Video: Nord Stream 2 Gas Leak Prompts Warning to Baltic Shipping
German authorities believe a "targeted attack" is a possibility
Danish authorities have detected a leak from the Nord Stream 2 gas pipeline off the island of Bornholm and have issued a warning to shipping to stay clear. The largest leak is about one kilometer in diameter, according to the Danish Defence Command.
For reasons not currently known, the pressure in both the Nord Stream 1 and 2 pipelines dropped sharply overnight. Operator Nord Stream AG confirmed that three of the four parallel pipes that make up Nord Stream 1 and 2 were damaged.
Seismologist Björn Lund of Uppsala University told Swedish outlet Expressen that a blast registering 2.3 on the Richter scale was detected in the area of the pipeline damage at 1904 hours Monday night. Earthquake tracking consortium NORSAR recorded a similar event on its public portal at the same time.

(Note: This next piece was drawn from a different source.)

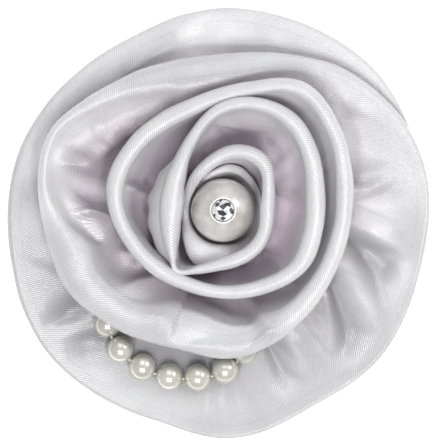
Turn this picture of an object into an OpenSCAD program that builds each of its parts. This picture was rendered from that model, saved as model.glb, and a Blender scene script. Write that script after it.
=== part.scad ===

Authorities in Germany, which hosts the receiving terminals for all four pipes, are investigating the situation as a possible intentional act. Given the simultaneous damage, "we can't imagine a scenario that isn't a targeted attack," an individual familiar with the German government's concerns told Tagesspiegel. "Everything speaks against a coincidence."
Pressure in the Nord Stream 2 line collapsed from 105 bars to 7 bars overnight, according to Denmark's maritime authority, and a large bubble field was spotted near the Baltic Sea island of Bornholm, just outside of Denmark's 12 nm territorial seas line. The authority warned that the leak is "dangerous for maritime traffic" and instituted a five-nautical-mile safety zone around it.
Nord Stream 2 was completed last year and filled with natural gas in preparation for its inauguration. However, it never entered service: as Russia geared up to invade Ukraine in February, the German government revoked its operating license, leaving it in permanent limbo. It has remained pressurized but idle ever since, serving as a 750-mile-long storage tank for some $350 million worth of Russian natural gas.
The United States, Poland and Ukraine strongly opposed the undersea pipeline's completion, fearing that it would provide the Kremlin a way to guarantee continued gas sales to Germany - even if Russia invaded Ukraine, which hosts Russia's terrestrial westbound gas pipelines. Despite these concerns, the German government under former Chancellor Angela Merkel pushed for Nord Stream 2's completion, and the Biden administration decided to allow the project to be finished without imposing sanctions on its developers. The Russian military began staging forces for the invasion of Ukraine about 30 days after the last weld.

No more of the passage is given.